Kreuzberg, Oranienplatz, im Februar 2014. Aus den Zelten auf dem Platz sind Holzhütten geworden.
Kreuzberg, Oranienplatz, im Februar 2014. Aus den Zelten auf dem Platz sind Holzhütten geworden.

© Imago

Woher die kommen könnten, ist unklar. Von der Senatsverwaltung für Integration heißt es seit Wochen, Senatorin Dilek Kolat (SPD) verhandele weiter mit den Menschen im Camp. Das Ziel sei, „Lösungen zu finden für die Flüchtlinge“, sagt Kolats Sprecher Mathias Gille. Ganz klar scheint niemandem zu sein, was Kolat überhaupt bewirken könnte. Was die Flüchtlinge sich wünschen, kann sie ihnen nicht geben: die Aufenthaltserlaubnis.

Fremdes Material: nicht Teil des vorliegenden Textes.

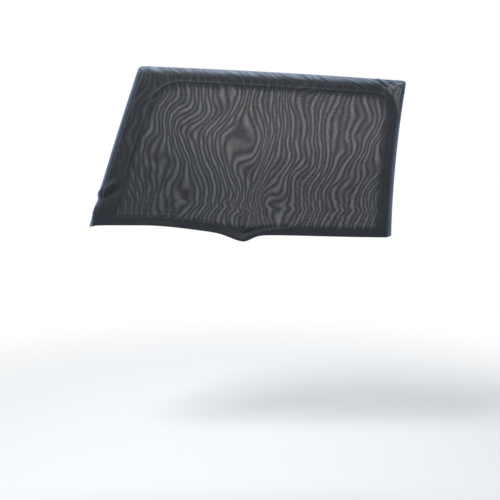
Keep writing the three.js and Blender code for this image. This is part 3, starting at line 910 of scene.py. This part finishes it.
def new_material(name):
    """A material without nodes"""
    material = bpy.data.materials.new(name)
    material.use_nodes = True
    material.node_tree.nodes.clear()
    return material


class NodeBench:
    """Short calls for building one material's nodes"""

    def __init__(self, tree):
        self.tree = tree

    def add(self, kind, **settings):
        node = self.tree.nodes.new(kind)
        for key, value in settings.items():
            setattr(node, key, value)
        return node

    def join(self, start, end):
        self.tree.links.new(start, end)

    def feed(self, socket, value):
        if isinstance(value, bpy.types.NodeSocket):
            self.join(value, socket)
        else:
            socket.default_value = value

    def math(self, operation, first, second=0.0, third=0.0):
        node = self.add("ShaderNodeMath", operation=operation)
        for socket, value in zip(node.inputs, (first, second, third)):
            self.feed(socket, value)
        return node.outputs[0]

    def remap(self, value, low, high, to_low, to_high, smooth_step=False):
        node = self.add("ShaderNodeMapRange", interpolation_type="SMOOTHSTEP" if smooth_step else "LINEAR")
        for socket, entry in zip(node.inputs, (value, low, high, to_low, to_high)):
            self.feed(socket, entry)
        return node.outputs[0]

    def noise(self, vector, scale, detail=2.0):
        node = self.add("ShaderNodeTexNoise")
        self.join(vector, node.inputs["Vector"])
        node.inputs["Scale"].default_value = scale
        node.inputs["Detail"].default_value = detail
        return node

    def blend(self, factor, first, second):
        node = self.add("ShaderNodeMix", data_type="RGBA")
        self.feed(node.inputs["Factor"], factor)
        node.inputs["A"].default_value = (*first, 1)
        node.inputs["B"].default_value = (*second, 1)
        return node.outputs["Result"]

    def seen(self):
        """1 for the rays that see the surroundings as they look: camera, mirror and see-through rays"""
        path = self.add("ShaderNodeLightPath")
        seen = self.math("MAXIMUM", path.outputs["Is Camera Ray"], path.outputs["Is Glossy Ray"])
        return self.math("MAXIMUM", seen, path.outputs["Is Transmission Ray"])

    def surface(self, shader):
        out = self.add("ShaderNodeOutputMaterial")
        self.join(shader.outputs[0], out.inputs["Surface"])


def mesh_material(name, look, spread, drift, seed):
    """Warp-knit mesh: staggered holes in columns, yarn relief, a soft sheen and slightly uneven dye"""
    material = new_material(name)
    bench = NodeBench(material.node_tree)
    cloth = bench.add("ShaderNodeUVMap", uv_map=CLOTH_MAP).outputs[0]
    shifted = bench.add("ShaderNodeVectorMath", operation="ADD")
    bench.join(cloth, shifted.inputs[0])
    shifted.inputs[1].default_value = (seed, seed * HALF, 0)
    strained = cloth
    for scale, share in DRIFTS:
        wander = bench.noise(shifted.outputs[0], scale, 1.0)
        offset = bench.add("ShaderNodeVectorMath", operation="MULTIPLY_ADD")
        bench.join(wander.outputs["Color"], offset.inputs[0])
        offset.inputs[1].default_value = (drift * share, drift * share * DRIFT_ALONG, 0)
        bench.join(strained, offset.inputs[2])
        strained = offset.outputs[0]
    parts = bench.add("ShaderNodeSeparateXYZ")
    bench.join(strained, parts.inputs[0])
    wale_turn = math.pi / (look.wale * spread[0])
    course_turn = 2 * math.pi / (look.course * spread[1])
    wale_phase = bench.math("MULTIPLY", parts.outputs[0], wale_turn)
    wale = bench.math("COSINE", wale_phase)
    column = bench.math("COSINE", bench.math("MULTIPLY", wale_phase, 2.0))
    course = bench.math("COSINE", bench.math("MULTIPLY", parts.outputs[1], course_turn))
    holes = bench.math("MULTIPLY", wale, course)
    knit = bench.math("MULTIPLY_ADD", column, COLUMN_SHARE, bench.math("MULTIPLY", holes, 1 - COLUMN_SHARE))
    stretch = bench.add("ShaderNodeAttribute", attribute_name=STRETCH).outputs["Fac"]
    edge = bench.remap(stretch, 0.0, 1.0, SLACK_LEVEL, TAUT_LEVEL)
    hole = bench.remap(knit, edge, bench.math("ADD", edge, HOLE_SOFTNESS), 0.0, look.openness, True)
    alpha = bench.math("SUBTRACT", 1.0, hole)
    dye = bench.noise(cloth, 16.0, 4.0).outputs["Fac"]
    dark, light = [c * 0.78 for c in look.yarn], [c * 1.25 for c in look.yarn]
    colour = bench.blend(bench.remap(dye, 0.3, 0.7, 0.0, 1.0), dark, light)
    relief = bench.add("ShaderNodeBump")
    relief.inputs["Distance"].default_value = 0.25 * MM
    relief.inputs["Strength"].default_value = 0.4
    bench.join(bench.math("MULTIPLY", knit, -1.0), relief.inputs["Height"])
    shader = bench.add("ShaderNodeBsdfPrincipled")
    bench.join(colour, shader.inputs["Base Color"])
    bench.join(bench.remap(dye, 0.2, 0.8, 0.48, 0.62), shader.inputs["Roughness"])
    bench.join(alpha, shader.inputs["Alpha"])
    bench.join(relief.outputs[0], shader.inputs["Normal"])
    shader.inputs["Specular IOR Level"].default_value = 0.2
    shader.inputs["Sheen Weight"].default_value = 0.6
    shader.inputs["Sheen Roughness"].default_value = 0.48
    shader.inputs["Sheen Tint"].default_value = (*look.sheen, 1)
    bench.surface(shader)
    return material


def plain_material(name, colour, roughness, grain_scale):
    """Thread or webbing: one dark colour with a fine grain"""
    material = new_material(name)
    bench = NodeBench(material.node_tree)
    place = bench.add("ShaderNodeTexCoord").outputs["Object"]
    grain = bench.noise(place, grain_scale, 3.0).outputs["Fac"]
    tone = bench.blend(grain, [c * 0.7 for c in colour], [c * 1.3 for c in colour])
    shader = bench.add("ShaderNodeBsdfPrincipled")
    bench.join(tone, shader.inputs["Base Color"])
    bench.join(bench.remap(grain, 0.0, 1.0, roughness - 0.08, roughness + 0.08), shader.inputs["Roughness"])
    relief = bench.add("ShaderNodeBump")
    relief.inputs["Distance"].default_value = 0.05 * MM
    relief.inputs["Strength"].default_value = 0.5
    bench.join(grain, relief.inputs["Height"])
    bench.join(relief.outputs[0], shader.inputs["Normal"])
    bench.surface(shader)
    return material


def dress(piece, material, replaces=None):
    """Gives a piece its finish and its body, and hides the imported part of the node that it stands for,
    where one is named
    """
    piece.data.materials.clear()
    piece.data.materials.append(material)
    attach(piece, "root")
    if replaces:
        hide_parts(replaces)


class SUNSHADE_OT_cabin_panel(bpy.types.Operator):
    """Makes the mesh panel on the cabin side, with its rolled edges, folds and hem"""

    bl_idname = "sunshade.cabin_panel"
    bl_label = "Cabin mesh panel"

    def execute(self, context):
        look = context.scene.sunshade_cloth
        sheet = cabin_sheet(context.scene.sunshade_sizes)[0]
        piece = sheet.mesh_object("cabin_mesh")
        material = mesh_material("cabin_mesh", look, (1.0, 1.0), 0.007, 1.7)
        dress(piece, material, "cabin_mesh_panel")
        return {"FINISHED"}


class SUNSHADE_OT_outer_panel(bpy.types.Operator):
    """Makes the flatter mesh panel on the outer side, with its hem"""

    bl_idname = "sunshade.outer_panel"
    bl_label = "Outer mesh panel"

    def execute(self, context):
        look = context.scene.sunshade_cloth
        sheet = outer_sheet(context.scene.sunshade_sizes)[0]
        piece = sheet.mesh_object("outer_mesh")
        material = mesh_material("outer_mesh", look, (1.12, 1.02), 0.015, 4.3)
        dress(piece, material, "outer_mesh_panel")
        return {"FINISHED"}


class SUNSHADE_OT_overlock_thread(bpy.types.Operator):
    """Sews the looped overlock thread over the turned-in seam allowances"""

    bl_idname = "sunshade.overlock_thread"
    bl_label = "Overlock thread"

    def execute(self, context):
        sizes, stitches = context.scene.sunshade_sizes, context.scene.sunshade_stitches
        _, _, border, inward = cabin_sheet(sizes)
        piece = overlock_mesh(sizes, stitches, SeamLine(border, inward)).mesh_object("overlock_thread")
        material = plain_material("sewing_thread", THREAD_BLACK, 0.45, 2500.0)
        dress(piece, material, "overlock_seam_thread")
        return {"FINISHED"}


class SUNSHADE_OT_hem(bpy.types.Operator):
    """Threads the elastic through both hems and stitches them"""

    bl_idname = "sunshade.hem"
    bl_label = "Hem elastic and stitches"

    def execute(self, context):
        sizes, stitches = context.scene.sunshade_sizes, context.scene.sunshade_stitches
        cabin_hem, outer_hem = cabin_sheet(sizes)[1], outer_sheet(sizes)[1]
        elastic = elastic_mesh(cabin_hem, outer_hem).mesh_object("elastic_band")
        dress(elastic, plain_material("elastic", ELASTIC_BLACK, 0.6, 900.0), "hem_elastic")
        stitched = hem_stitch_mesh((cabin_hem, outer_hem), stitches).mesh_object("hem_stitches")
        dress(stitched, plain_material("hem_thread", THREAD_BLACK, 0.45, 2500.0))
        return {"FINISHED"}


def pale_floor(grey, fade_from, fade_to):
    """Pale floor paint. Away from the object, the camera sees it fade into the white surroundings."""
    material = new_material("pale_floor")
    bench = NodeBench(material.node_tree)
    paint = bench.add("ShaderNodeBsdfPrincipled")
    paint.inputs["Base Color"].default_value = (grey, grey, grey, 1)
    paint.inputs["Roughness"].default_value = 0.9
    glow = bench.add("ShaderNodeEmission")
    place = bench.add("ShaderNodeTexCoord").outputs["Object"]
    reach = bench.add("ShaderNodeVectorMath", operation="LENGTH")
    bench.join(place, reach.inputs[0])
    fade = bench.remap(reach.outputs["Value"], fade_from, fade_to, 0.0, 1.0, True)
    mixed = bench.add("ShaderNodeMixShader")
    bench.join(bench.math("MULTIPLY", fade, bench.seen()), mixed.inputs[0])
    bench.join(paint.outputs[0], mixed.inputs[1])
    bench.join(glow.outputs[0], mixed.inputs[2])
    bench.surface(mixed)
    return material


def white_world(strength):
    """Soft light all round, seen as plain white"""
    world = bpy.data.worlds.new("white")
    world.use_nodes = True
    world.node_tree.nodes.clear()
    bench = NodeBench(world.node_tree)
    blend = bench.add("ShaderNodeMixShader")
    out = bench.add("ShaderNodeOutputWorld")
    bench.join(bench.seen(), blend.inputs[0])
    for socket, level in ((blend.inputs[1], strength), (blend.inputs[2], 1.0)):
        light = bench.add("ShaderNodeBackground")
        light.inputs["Color"].default_value = (1, 1, 1, 1)
        light.inputs["Strength"].default_value = level
        bench.join(light.outputs[0], socket)
    bench.join(blend.outputs[0], out.inputs["Surface"])
    return world


FLOOR_REACH = 12.0
FLOOR_FADE = (0.9, 2.2)
LAMP_AIM = Vector((0, 0, 0.25))

# Name, place, size, power and colour
LAMPS = (
    ("key", (-1.0, -1.3, 2.1), 0.8, 52, (1.0, 1.0, 1.0)),
    ("fill", (1.2, -2.6, 0.9), 1.8, 7, (1.0, 1.0, 1.0)),
    ("sky", (0.1, 1.7, 2.8), 2.2, 95, (0.88, 0.94, 1.0)),
)


class SUNSHADE_OT_studio(bpy.types.Operator):
    """Sets the camera, lamps, pale floor and white surroundings"""

    bl_idname = "sunshade.studio"
    bl_label = "Studio"

    def execute(self, context):
        scene, studio = context.scene, context.scene.sunshade_studio
        camera_data = bpy.data.cameras.new("camera")
        camera_data.lens = studio.lens
        camera_data.sensor_width = 36.0
        camera = bpy.data.objects.new("camera", camera_data)
        seam_plane = scene.sunshade_sizes.pouch_depth * HALF - 3 * MM
        camera.location = (studio.camera_side, seam_plane - studio.distance, studio.camera_height)
        camera.rotation_euler = (math.pi / 2 - studio.pitch, 0, 0)
        scene.collection.objects.link(camera)
        scene.camera = camera

        floor_mesh = bpy.data.meshes.new("floor")
        corners = [(FLOOR_REACH * x, FLOOR_REACH * y, 0) for x, y in ((-1, -1), (1, -1), (1, 1), (-1, 1))]
        floor_mesh.from_pydata(corners, [], [(0, 1, 2, 3)])
        floor_mesh.materials.append(pale_floor(studio.floor_paint, *FLOOR_FADE))
        floor = bpy.data.objects.new("floor", floor_mesh)
        floor.location = (0, 0, -studio.floor_drop)
        scene.collection.objects.link(floor)

        for name, place, size, power, colour in LAMPS:
            lamp_data = bpy.data.lights.new(name, "AREA")
            lamp_data.size = size
            lamp_data.energy = power
            lamp_data.color = colour
            lamp = bpy.data.objects.new(name, lamp_data)
            lamp.location = place
            aim = LAMP_AIM - Vector(place)
            lamp.rotation_euler = aim.to_track_quat("-Z", "Y").to_euler()
            scene.collection.objects.link(lamp)

        scene.world = white_world(studio.soft_light)
        scene.view_settings.view_transform = "Standard"
        return {"FINISHED"}


class SUNSHADE_PT_sidebar(bpy.types.Panel):
    """Lists the shade's sizes and the steps that build it"""

    bl_label = "Sunshade"
    bl_idname = "SUNSHADE_PT_sidebar"
    bl_space_type = "VIEW_3D"
    bl_region_type = "UI"
    bl_category = "Sunshade"

    def draw(self, context):
        for operator in OPERATORS:
            self.layout.operator(operator.bl_idname)
        for group in GROUPS:
            settings = getattr(context.scene, group)
            box = self.layout.box()
            for entry in settings.bl_rna.properties:
                if entry.identifier not in {"name", "rna_type"}:
                    box.prop(settings, entry.identifier)


OPERATORS = (
    SUNSHADE_OT_studio,
    SUNSHADE_OT_cabin_panel,
    SUNSHADE_OT_outer_panel,
    SUNSHADE_OT_overlock_thread,
    SUNSHADE_OT_hem,
)
GROUPS = {
    "sunshade_sizes": ShadeSizes,
    "sunshade_cloth": ClothLook,
    "sunshade_stitches": StitchSizes,
    "sunshade_studio": StudioLook,
}
CLASSES = (*GROUPS.values(), *OPERATORS, SUNSHADE_PT_sidebar)


def register():
    for entry in CLASSES:
        bpy.utils.register_class(entry)
    for name, group in GROUPS.items():
        setattr(bpy.types.Scene, name, PointerProperty(type=group))


def unregister():
    for name in GROUPS:
        delattr(bpy.types.Scene, name)
    for entry in reversed(CLASSES):
        bpy.utils.unregister_class(entry)


def main():
    register()
    bpy.ops.sunshade.studio()
    bpy.ops.sunshade.cabin_panel()
    bpy.ops.sunshade.outer_panel()
    bpy.ops.sunshade.overlock_thread()
    bpy.ops.sunshade.hem()


if __name__ == "__main__":
    main()
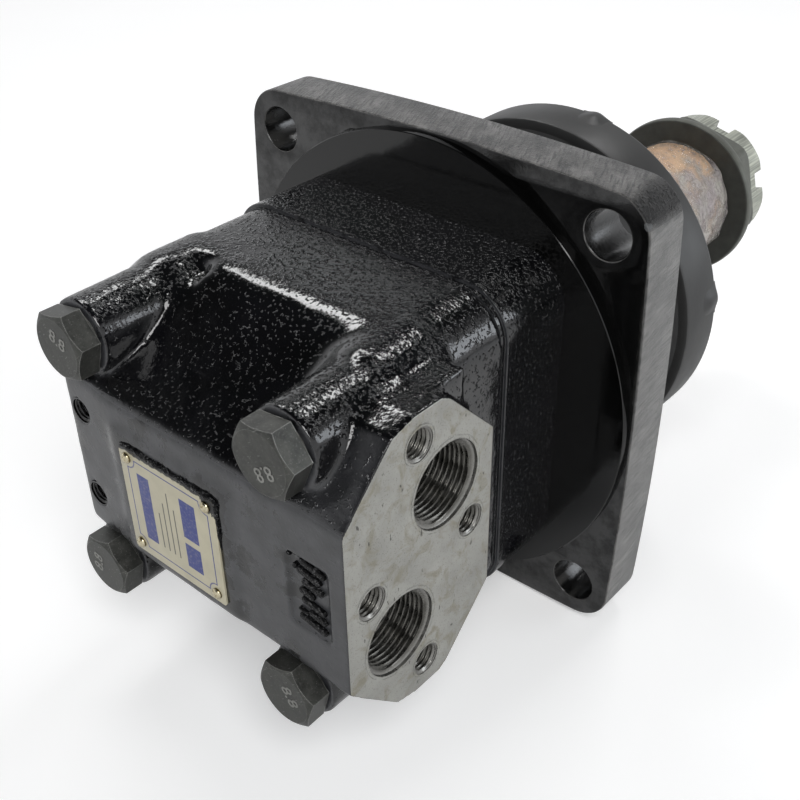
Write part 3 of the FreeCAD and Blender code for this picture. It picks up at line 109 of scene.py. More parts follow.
class Finish:
    """One material and short calls for the nodes that feed its shader."""

    def __init__(self, name, color, roughness, metallic=0.0, specular=0.5):
        self.material = bpy.data.materials.new(name)
        self.material.use_nodes = True
        self.tree = self.material.node_tree
        self.shader = self.tree.nodes["Principled BSDF"]
        self.set("Base Color", (*color, 1.0))
        self.set("Roughness", roughness)
        self.set("Metallic", metallic)
        self.set("Specular IOR Level", specular)
        self.place = self.node("ShaderNodeTexCoord").outputs["Object"]

    def set(self, socket, value):
        self.shader.inputs[socket].default_value = value

    def link(self, source, target):
        self.tree.links.new(source, target)

    def feed(self, socket, source):
        self.link(source, self.shader.inputs[socket])

    def color(self, source):
        self.feed("Base Color", source)

    def rough(self, source):
        self.feed("Roughness", source)

    def normal(self, source):
        self.feed("Normal", source)

    def node(self, kind, inputs=None, **settings):
        """A new node; an input is a value or the socket that feeds it."""
        made = self.tree.nodes.new(kind)
        for key, value in settings.items():
            setattr(made, key, value)
        for key, value in (inputs or {}).items():
            if isinstance(value, bpy.types.NodeSocket):
                self.link(value, made.inputs[key])
            else:
                made.inputs[key].default_value = value
        return made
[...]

Das könnte die Ausländerbehörde, die der Innenverwaltung untersteht. Doch die Innenverwaltung verweist auf die Integrationsverwaltung, und die wiederum sagt nichts.

Auch Kreuzbergs grüne Bezirksbürgermeisterin, Monika Herrmann, wartet darauf, dass Kolat mal anruft. „Mir wird ständig zugesichert, dass die Senatorin sich meldet, aber da kommt bisher nichts.“ Worüber mit den Flüchtlingen verhandelt werde, wisse sie nicht. „Falls es um den Abbau der Zelte geht, müsste Frau Kolat mit dem Bezirk reden.“ Falls es um das Aufenthaltsrecht gehe, muss die Ausländerbehörde ran. „Wozu Verhandlungen? Man muss einfach nur entscheiden – so oder so“, sagt Herrmann. Die Integrationsbeauftragte Monika Lüke wird offenbar langsam ungeduldig. Sie mahnte die Regierungskoalition, dass in der Asyl- und Flüchtlingspolitik „dringender Handlungsbedarf“ bestehe. Die Flüchtlinge sind derzeit in einem Caritas-Heim in Wedding und in einem zweiten Heim in Marienfelde untergebracht. Ende März müssen sie wieder ausziehen. Genau wie die früheren Bewohner der Eisfabrik. Die wohnen derzeit in der Heilig-Kreuz-Kirche. Auch sie vagabundieren von einem Provisorium zum nächsten. Was der Senat wohl ohne die Kirchen machen würde?